Iran has put forward a diplomatic proposal to reopen the Strait of Hormuz — the critical chokepoint through which one-fifth of the world’s oil and liquefied natural gas supplies flow in peacetime — in exchange for the United States lifting its naval blockade on Iranian ports and bringing the war to an end. The offer, transmitted to Washington through Pakistan, which has assumed the role of mediator, marks a significant, if contested, step toward ending a conflict that has killed thousands and sent global energy prices into turmoil.
The proposal also calls for postponing any discussions on Iran’s nuclear programme until after hostilities cease — a condition that has drawn immediate resistance from the Trump administration. President Donald Trump convened a meeting with senior security advisers on Monday to review the Iranian offer, and a US official indicated he was dissatisfied with the terms precisely because they excluded nuclear provisions. The administration subsequently signalled it would not accept the proposal in its current form.
Secretary of State Marco Rubio, speaking on Fox News, offered a measured but firm response. ‘It is better than what we thought they were going to submit,’ he said, while insisting that any final agreement must ‘definitively prevent’ Iran from ‘sprinting towards a nuclear weapon at any point.’ The dual message — cautious acknowledgement paired with a firm red line — reflects the administration’s difficult balancing act between ending a costly conflict and maintaining pressure on Tehran’s atomic ambitions.

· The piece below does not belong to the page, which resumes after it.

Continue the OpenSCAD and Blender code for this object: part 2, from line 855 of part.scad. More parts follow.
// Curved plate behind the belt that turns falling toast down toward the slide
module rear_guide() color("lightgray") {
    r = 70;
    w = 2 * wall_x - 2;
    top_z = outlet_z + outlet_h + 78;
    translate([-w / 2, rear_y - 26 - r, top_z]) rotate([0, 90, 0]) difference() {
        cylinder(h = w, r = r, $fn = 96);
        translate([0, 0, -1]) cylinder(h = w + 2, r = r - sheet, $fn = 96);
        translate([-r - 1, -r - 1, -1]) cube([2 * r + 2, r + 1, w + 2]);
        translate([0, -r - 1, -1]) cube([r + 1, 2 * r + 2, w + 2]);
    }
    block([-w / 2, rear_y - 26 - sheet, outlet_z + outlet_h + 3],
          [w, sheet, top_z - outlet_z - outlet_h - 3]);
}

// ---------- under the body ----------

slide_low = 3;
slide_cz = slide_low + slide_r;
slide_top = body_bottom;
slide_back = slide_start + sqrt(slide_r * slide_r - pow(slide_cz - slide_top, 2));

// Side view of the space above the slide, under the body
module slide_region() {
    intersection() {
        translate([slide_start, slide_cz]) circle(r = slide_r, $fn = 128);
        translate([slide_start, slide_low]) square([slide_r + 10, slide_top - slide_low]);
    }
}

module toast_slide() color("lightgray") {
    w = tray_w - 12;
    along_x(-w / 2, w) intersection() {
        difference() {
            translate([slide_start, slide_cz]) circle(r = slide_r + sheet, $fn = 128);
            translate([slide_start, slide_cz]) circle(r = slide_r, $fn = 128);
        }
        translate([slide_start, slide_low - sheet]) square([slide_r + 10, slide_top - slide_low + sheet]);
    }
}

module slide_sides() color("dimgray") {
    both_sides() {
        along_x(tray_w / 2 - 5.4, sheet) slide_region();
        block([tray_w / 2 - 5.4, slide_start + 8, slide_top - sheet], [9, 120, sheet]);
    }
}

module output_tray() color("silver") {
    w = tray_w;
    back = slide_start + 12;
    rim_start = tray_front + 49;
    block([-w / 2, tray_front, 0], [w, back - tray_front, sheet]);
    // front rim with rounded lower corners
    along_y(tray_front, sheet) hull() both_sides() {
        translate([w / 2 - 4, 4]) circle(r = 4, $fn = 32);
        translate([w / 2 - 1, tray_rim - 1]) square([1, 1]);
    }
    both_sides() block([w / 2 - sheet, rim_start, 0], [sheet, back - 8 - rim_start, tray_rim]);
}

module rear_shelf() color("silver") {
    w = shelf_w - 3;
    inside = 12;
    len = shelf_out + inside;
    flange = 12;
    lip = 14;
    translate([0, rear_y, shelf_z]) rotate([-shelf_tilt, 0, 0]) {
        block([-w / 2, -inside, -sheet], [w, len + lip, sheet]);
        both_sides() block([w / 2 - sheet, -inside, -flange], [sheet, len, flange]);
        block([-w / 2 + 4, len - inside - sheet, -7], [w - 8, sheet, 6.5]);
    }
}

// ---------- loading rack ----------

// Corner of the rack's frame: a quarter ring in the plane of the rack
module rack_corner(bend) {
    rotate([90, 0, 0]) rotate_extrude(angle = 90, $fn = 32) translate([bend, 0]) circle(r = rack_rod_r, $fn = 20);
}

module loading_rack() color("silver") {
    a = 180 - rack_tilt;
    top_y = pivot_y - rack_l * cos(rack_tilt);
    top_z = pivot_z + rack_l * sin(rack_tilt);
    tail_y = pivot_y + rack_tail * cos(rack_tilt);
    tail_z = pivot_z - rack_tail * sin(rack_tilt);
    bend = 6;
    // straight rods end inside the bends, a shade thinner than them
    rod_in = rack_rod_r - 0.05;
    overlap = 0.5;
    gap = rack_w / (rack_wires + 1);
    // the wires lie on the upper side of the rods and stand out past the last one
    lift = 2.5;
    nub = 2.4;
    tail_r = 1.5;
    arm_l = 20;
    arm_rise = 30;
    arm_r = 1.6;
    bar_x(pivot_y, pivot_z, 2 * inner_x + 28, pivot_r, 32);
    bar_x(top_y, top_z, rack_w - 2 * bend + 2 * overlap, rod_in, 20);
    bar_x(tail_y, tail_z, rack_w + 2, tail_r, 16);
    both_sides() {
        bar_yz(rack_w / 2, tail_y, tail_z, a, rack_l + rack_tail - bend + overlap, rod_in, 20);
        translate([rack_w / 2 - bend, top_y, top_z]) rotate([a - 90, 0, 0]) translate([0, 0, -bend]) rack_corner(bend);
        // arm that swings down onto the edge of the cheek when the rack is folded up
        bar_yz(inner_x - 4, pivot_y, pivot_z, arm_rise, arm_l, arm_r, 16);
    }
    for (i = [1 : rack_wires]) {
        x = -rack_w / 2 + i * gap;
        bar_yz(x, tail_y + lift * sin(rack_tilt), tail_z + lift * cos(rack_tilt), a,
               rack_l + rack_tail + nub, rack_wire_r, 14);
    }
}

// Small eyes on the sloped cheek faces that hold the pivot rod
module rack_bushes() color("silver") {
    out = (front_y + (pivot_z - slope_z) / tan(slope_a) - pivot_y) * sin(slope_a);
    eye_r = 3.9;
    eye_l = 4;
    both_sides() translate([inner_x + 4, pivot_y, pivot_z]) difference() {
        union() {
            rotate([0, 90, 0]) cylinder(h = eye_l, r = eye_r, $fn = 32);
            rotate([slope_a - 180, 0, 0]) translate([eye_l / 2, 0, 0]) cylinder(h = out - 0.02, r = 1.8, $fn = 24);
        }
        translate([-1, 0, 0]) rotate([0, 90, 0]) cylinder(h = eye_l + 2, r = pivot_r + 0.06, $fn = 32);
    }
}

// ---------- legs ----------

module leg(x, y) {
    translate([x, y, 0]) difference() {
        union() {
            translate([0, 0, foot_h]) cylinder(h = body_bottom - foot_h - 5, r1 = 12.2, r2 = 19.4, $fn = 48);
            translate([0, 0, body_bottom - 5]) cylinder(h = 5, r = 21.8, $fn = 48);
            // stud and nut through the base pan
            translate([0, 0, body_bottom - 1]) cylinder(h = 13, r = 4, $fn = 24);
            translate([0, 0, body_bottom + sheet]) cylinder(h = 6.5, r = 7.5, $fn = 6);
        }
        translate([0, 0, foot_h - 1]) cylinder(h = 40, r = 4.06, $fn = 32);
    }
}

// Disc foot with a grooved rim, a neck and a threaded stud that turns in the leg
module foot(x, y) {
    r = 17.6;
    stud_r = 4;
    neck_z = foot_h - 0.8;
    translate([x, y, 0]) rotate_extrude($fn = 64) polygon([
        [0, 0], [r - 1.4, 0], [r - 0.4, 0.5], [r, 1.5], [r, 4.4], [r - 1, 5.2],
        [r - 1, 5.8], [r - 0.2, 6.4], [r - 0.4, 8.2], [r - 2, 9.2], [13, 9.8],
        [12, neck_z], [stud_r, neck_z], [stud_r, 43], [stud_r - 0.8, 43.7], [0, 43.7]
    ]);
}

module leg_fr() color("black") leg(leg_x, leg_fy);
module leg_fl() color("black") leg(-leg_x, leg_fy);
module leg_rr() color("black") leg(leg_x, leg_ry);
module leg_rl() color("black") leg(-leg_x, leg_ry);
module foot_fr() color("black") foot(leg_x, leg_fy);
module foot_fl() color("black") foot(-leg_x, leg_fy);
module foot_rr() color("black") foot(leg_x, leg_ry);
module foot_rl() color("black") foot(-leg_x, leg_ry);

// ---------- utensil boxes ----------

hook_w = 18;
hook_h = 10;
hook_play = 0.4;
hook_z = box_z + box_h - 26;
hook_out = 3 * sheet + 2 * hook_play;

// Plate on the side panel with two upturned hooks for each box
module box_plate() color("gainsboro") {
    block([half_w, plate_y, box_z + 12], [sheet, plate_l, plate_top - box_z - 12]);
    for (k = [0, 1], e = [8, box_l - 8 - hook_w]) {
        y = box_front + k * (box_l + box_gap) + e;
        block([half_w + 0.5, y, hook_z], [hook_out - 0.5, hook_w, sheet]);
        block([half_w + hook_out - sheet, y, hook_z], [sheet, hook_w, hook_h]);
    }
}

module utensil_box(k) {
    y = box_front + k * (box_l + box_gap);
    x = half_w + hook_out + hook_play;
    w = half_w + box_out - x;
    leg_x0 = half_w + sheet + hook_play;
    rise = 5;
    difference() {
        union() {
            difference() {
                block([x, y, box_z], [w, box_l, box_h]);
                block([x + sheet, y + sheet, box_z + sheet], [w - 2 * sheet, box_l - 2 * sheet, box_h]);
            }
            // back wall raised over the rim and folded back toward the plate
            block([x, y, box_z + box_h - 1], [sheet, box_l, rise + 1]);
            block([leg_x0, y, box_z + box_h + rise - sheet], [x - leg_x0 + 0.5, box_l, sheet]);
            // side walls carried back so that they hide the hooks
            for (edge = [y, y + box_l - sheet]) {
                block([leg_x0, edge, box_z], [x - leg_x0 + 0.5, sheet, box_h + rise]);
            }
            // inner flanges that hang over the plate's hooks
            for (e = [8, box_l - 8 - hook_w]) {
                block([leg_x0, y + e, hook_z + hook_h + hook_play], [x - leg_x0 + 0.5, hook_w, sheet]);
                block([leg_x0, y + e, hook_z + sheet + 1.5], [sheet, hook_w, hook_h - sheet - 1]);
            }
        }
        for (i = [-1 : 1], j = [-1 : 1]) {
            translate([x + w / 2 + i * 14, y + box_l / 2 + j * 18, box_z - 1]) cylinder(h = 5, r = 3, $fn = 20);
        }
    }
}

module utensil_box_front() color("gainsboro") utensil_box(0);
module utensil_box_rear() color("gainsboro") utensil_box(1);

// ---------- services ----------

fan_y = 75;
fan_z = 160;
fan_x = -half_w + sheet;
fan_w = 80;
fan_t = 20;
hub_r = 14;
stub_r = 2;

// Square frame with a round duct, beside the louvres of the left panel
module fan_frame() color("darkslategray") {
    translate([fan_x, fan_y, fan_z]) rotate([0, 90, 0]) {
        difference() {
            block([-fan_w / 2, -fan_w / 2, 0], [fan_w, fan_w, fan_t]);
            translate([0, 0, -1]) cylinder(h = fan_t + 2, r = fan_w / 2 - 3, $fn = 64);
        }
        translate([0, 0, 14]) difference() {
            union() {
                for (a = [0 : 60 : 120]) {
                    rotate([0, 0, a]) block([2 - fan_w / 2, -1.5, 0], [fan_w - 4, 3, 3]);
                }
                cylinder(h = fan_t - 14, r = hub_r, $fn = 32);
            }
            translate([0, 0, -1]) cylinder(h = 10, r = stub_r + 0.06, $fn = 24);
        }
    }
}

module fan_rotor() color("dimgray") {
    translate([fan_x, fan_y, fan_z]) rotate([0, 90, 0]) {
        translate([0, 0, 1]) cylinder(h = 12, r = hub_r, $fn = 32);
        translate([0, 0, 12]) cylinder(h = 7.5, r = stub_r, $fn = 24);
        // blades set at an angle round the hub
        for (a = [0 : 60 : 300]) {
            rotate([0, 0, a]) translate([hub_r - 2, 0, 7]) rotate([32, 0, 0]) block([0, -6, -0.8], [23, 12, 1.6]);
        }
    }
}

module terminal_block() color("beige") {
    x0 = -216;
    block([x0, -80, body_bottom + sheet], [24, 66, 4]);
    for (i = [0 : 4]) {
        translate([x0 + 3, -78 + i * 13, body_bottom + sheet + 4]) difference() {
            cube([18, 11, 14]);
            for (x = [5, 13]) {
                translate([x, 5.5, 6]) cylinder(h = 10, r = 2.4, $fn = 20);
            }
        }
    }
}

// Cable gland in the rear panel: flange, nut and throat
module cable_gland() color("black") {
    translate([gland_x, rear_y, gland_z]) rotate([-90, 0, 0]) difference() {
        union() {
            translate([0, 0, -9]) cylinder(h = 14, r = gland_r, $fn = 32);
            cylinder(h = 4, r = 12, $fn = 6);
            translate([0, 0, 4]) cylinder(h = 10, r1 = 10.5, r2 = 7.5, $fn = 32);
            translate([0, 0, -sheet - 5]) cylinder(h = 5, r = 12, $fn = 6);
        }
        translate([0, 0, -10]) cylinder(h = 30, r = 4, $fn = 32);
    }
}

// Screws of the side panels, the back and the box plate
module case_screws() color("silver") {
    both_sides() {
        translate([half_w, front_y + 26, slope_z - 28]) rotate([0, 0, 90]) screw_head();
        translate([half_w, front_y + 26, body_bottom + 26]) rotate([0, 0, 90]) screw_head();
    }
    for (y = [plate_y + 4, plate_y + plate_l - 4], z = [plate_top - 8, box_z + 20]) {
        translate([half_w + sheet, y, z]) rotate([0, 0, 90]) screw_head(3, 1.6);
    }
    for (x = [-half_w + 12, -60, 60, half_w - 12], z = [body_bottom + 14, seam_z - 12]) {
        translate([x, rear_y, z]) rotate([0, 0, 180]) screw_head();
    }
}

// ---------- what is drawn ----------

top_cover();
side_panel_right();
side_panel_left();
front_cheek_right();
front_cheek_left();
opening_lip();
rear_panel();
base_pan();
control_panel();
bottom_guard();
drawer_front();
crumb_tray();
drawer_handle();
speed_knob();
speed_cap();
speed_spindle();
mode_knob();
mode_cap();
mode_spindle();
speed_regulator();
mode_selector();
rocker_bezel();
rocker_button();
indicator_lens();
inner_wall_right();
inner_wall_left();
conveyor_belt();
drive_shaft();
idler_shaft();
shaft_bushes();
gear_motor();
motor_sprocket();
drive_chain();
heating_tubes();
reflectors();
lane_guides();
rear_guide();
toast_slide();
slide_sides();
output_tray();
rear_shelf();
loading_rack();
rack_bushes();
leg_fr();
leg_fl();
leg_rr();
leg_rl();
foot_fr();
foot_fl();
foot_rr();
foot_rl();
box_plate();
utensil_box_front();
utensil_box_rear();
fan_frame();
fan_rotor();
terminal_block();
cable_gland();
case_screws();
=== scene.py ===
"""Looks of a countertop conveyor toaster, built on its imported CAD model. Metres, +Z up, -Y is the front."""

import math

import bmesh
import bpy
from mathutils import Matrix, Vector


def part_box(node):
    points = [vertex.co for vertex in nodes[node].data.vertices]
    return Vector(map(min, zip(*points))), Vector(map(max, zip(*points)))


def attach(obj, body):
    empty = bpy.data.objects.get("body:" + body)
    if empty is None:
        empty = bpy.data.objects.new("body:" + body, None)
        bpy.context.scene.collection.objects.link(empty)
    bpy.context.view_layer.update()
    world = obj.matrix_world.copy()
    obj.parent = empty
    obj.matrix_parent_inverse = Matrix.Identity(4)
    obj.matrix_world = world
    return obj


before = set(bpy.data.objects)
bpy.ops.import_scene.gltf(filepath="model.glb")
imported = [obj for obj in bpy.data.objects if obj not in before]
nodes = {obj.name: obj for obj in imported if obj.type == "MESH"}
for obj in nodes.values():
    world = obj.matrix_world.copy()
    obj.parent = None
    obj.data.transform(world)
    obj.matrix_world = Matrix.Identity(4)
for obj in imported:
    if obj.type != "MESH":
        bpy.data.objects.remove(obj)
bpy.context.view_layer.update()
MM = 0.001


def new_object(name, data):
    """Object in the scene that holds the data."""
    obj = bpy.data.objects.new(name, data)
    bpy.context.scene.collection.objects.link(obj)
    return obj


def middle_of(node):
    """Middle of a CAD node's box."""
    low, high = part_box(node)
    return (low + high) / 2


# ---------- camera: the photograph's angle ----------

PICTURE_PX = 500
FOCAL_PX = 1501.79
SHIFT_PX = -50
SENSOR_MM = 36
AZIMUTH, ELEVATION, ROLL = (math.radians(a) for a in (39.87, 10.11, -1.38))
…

The backdrop to the proposal is a war that has reshaped the region’s strategic landscape. A ceasefire between the US-Israel alliance and Iran took effect on April 8, but days later, Trump announced a sweeping blockade on Iranian ports and vessels, dramatically escalating economic pressure on Tehran. Iran responded by effectively closing the Strait of Hormuz to commercial shipping, a move that has driven up global energy prices and disrupted supply chains worldwide. The waterway, which connects the Persian Gulf to the Arabian Sea, is among the most consequential maritime corridors on earth.
Iranian state media, citing the Fars News Agency, confirmed that messages exchanged through intermediaries addressed Tehran’s core red lines, including both nuclear issues and the status of the Strait. Amir Saeid Iravani, Iran’s envoy to the United Nations, has been a central figure in articulating Tehran’s position on the international stage.
Analysts are divided on what the proposal signals about Iran’s strategic calculus. Abas Aslani, a senior research fellow at the Centre for Middle East Strategic Studies, described the offer as reflecting an ‘altered’ approach — a deliberate departure from earlier frameworks that centred on nuclear compromises in exchange for sanctions relief. Iran, he suggested, is now seeking to decouple the nuclear file from the immediate crisis.
Negar Mortazavi, a senior fellow at the Center for International Policy and host of The Iran Podcast, offered historical context. She noted that Tehran successfully negotiated a landmark nuclear agreement with the Obama administration, a process that required two years of intensive diplomacy. Trump’s tolerance for protracted nuclear negotiations, she observed, has been ‘very short’ — both in the previous year and in the current period — raising questions about whether the two sides can bridge their differences before the situation deteriorates further.
International concern is mounting. German Chancellor Friedrich Merz, speaking on Monday, acknowledged that ‘the Iranians are negotiating very skilfully,’ a remark that underscored European unease about the trajectory of the conflict. Mohamed Elmasry, an analyst at the Doha Institute of Graduate Studies, was more blunt, stating that Europeans are losing patience with the ongoing crisis and its cascading economic consequences.
The closure of the Strait of Hormuz has reverberated far beyond the Gulf. Energy markets have been thrown into disarray, with the disruption compounding existing inflationary pressures across Europe, Asia, and the Americas. The waterway’s strategic importance cannot be overstated: in normal times, it serves as the primary export route for the majority of Gulf oil producers, making its closure one of the most consequential acts of economic warfare available to Tehran.
Whether Washington and Tehran can find a formula that satisfies both sides’ core demands remains deeply uncertain. The US insists that any deal address Iran’s nuclear programme in concrete terms; Iran insists that the nuclear question be set aside until the guns fall silent. Bridging that gap — with global energy markets hanging in the balance — will require a level of diplomatic creativity and political will that, so far, neither side has fully demonstrated.